While the researchers chase computing's future, the research manager (in
his copious spare time) chases computing's past. Computing's history is
of significant educational, historical, and economic value, and it is
rapidly being lost. Computing's past is mostly represented by narrative
texts and preserved non-functional artifacts; access to working examples
is limited to a handful of scattered hobbyists worldwide.
This talk will cover (briefly) the work of Digital's research labs but
will mostly be devoted to retrocomputing: the art and science of
recovering usable examples of computing's past. The talk with cover
"computer archaeology" -- the recovery of lost information and data; the
role of folklore; the varied merits of restoration and simulation as
strategies for preserving the past; and SIMH, the speaker's historical
systems simulator, which currently includes eight significant systems
with supporting software.
About the speaker:
ROBERT M. SUPNIK is vice president of Corporate Research and Advanced
Development (RAD) in Digital's Corporate Strategy and Technology group.
RAD provides Digital with strategic new technologies, competencies and
products.
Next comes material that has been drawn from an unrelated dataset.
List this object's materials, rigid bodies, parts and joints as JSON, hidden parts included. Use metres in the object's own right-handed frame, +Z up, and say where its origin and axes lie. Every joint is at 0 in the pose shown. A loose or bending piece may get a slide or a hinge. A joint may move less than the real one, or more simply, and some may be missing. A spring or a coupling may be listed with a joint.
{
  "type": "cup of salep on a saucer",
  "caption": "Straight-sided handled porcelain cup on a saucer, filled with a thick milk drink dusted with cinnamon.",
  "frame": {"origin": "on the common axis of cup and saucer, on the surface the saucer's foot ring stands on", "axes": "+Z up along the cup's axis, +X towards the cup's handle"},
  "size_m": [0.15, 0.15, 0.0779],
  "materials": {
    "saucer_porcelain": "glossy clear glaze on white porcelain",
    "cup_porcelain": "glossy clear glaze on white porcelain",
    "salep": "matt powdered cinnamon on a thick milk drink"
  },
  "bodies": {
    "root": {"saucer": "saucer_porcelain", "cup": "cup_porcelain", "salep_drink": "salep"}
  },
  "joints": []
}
In this position, Supnik is responsible for identifying and
understanding new technological opportunities and helping Digital apply
them for business success.
Supnik currently manages Digital's Cambridge Research Laboratory,
Network Systems Laboratory, Systems Research Center, and Western
Research Laboratory, where he focuses on applications technology,
innovative inter-networking systems, systems research, and mainstream,
high-performance computer systems.
Supnik has been on the vanguard of technology throughout his 20 years at
Digital. A Senior Corporate Consultant Engineer, Supnik started the
Alpha program, and managed it until first product ship. He also started
the MicroVAX chip project, for which he was both project manager and
microprogrammer. Supnik was technical director for the Alpha and VAX
Systems Group, and group manager for the Semiconductor Engineering Group
Microprocessor Development. He also served as product strategist in the
CSD/LSI Microprocessor Group, and project manager for the J-11 chip. In
1994, he was promoted to vice president of Technology and Architecture
in the Computer Systems Division.
Supnik joined Digital in 1977 as a supervisor, then manager, in the
Storage Subsystems Group. He holds BS degrees in mathematics and
history from MIT, and an MA in history from Brandeis University.
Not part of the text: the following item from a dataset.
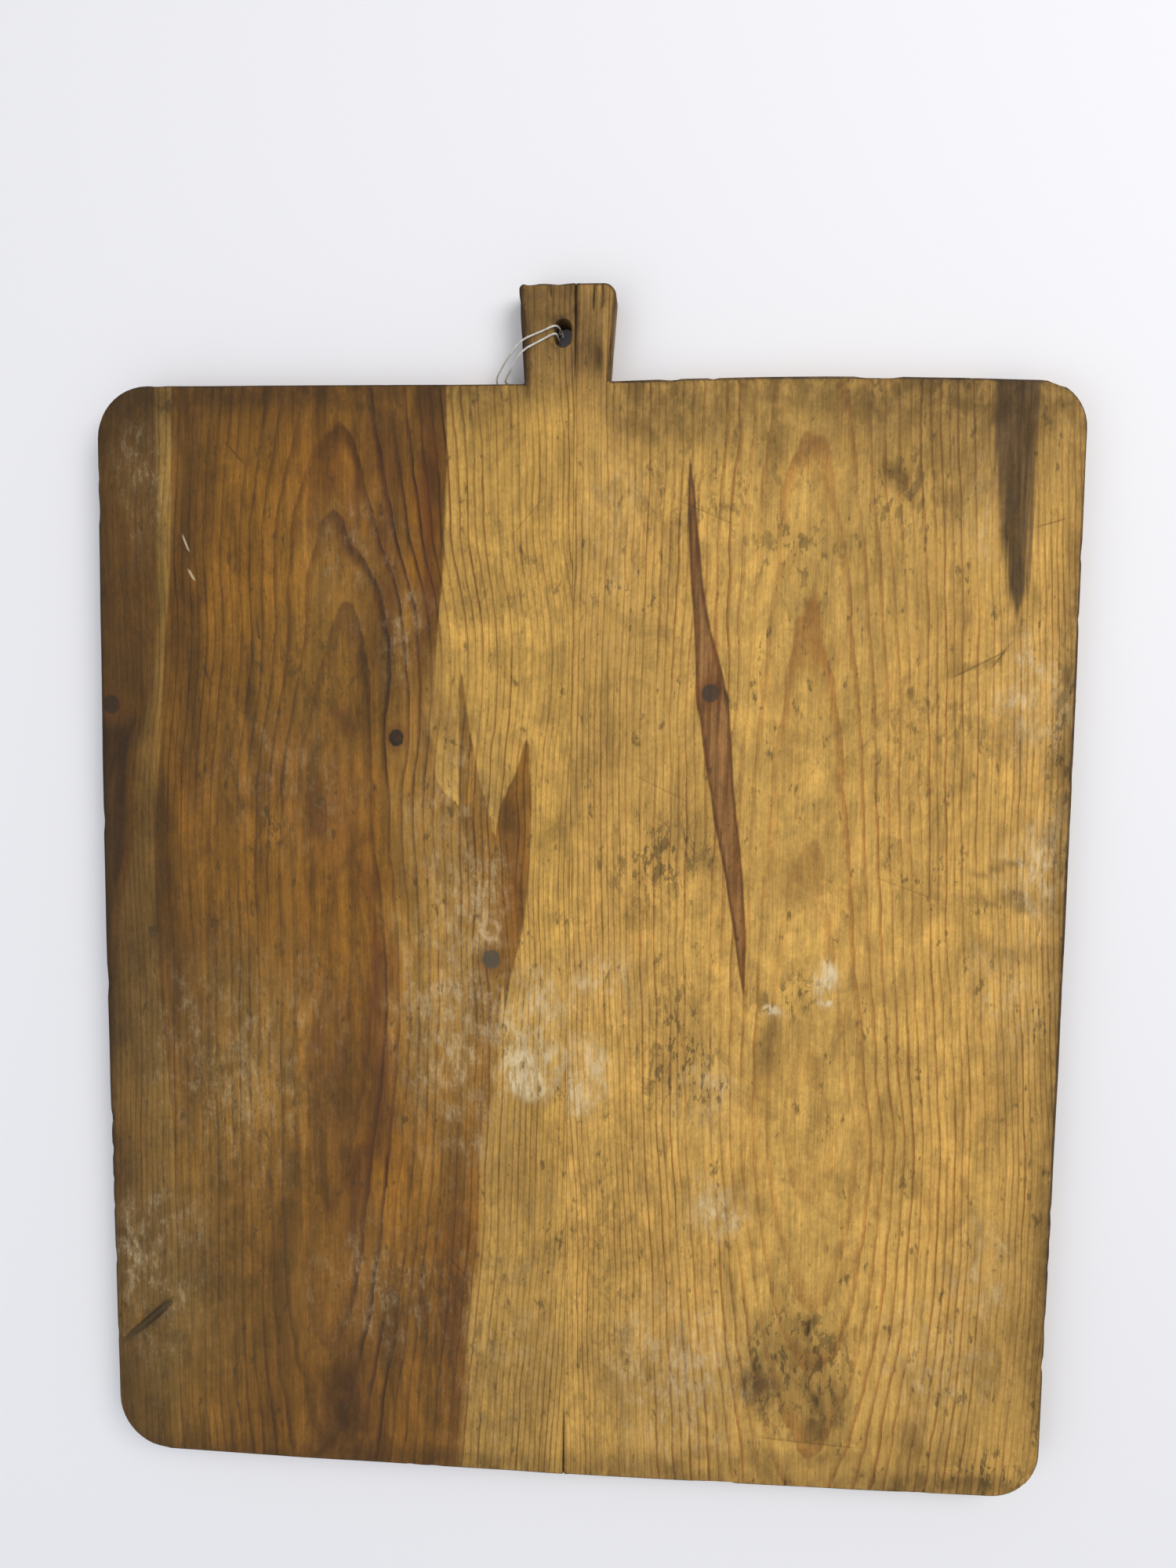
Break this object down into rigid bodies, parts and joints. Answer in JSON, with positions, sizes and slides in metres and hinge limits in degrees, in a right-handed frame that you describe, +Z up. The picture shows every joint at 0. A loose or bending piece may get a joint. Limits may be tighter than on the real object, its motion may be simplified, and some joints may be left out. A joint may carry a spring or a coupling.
{
  "type": "cutting board",
  "caption": "Rectangular pine cutting board edge-glued from two planks, with rounded corners, a short flared handle with a slot, and a clear nylon hanging loop.",
  "frame": {"origin": "middle of the board's outline, at the table that it lies on", "axes": "+Z up out of the cutting face; +Y towards the handle; +X to the right of someone who looks down on the face with the handle far from them"},
  "size_m": [0.5034, 0.629, 0.0219],
  "materials": {
    "left_pine": "worn, scrubbed bare heartwood pine, dull",
    "right_pine": "worn, scrubbed bare golden pine, dull",
    "beech": "plain turned beech, unfinished",
    "nylon": "clear glossy monofilament"
  },
  "bodies": {
    "root": {"left_plank": "left_pine", "right_plank": "right_pine", "edge_dowel_1": "beech", "edge_dowel_2": "beech", "edge_dowel_3": "beech", "edge_dowel_4": "beech", "hang_line": "nylon", "line_knot": "nylon"}
  },
  "joints": []
}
In addition to his work at Digital, Supnik is the author of a series of
emulators for historically significant minicomputers.
Contact information:
Bob Supnik
Digital Equipment Corporation
111 Powdermill Road
MSO2-2/G10
Maynard, MA 01754
Tel: (978) 493-8002
Fax: (978) 493-8024
bob.supnik(a)digital.com
Instructor Notes:
You might want to read the article by Maxwell M. Burnet and Robert M.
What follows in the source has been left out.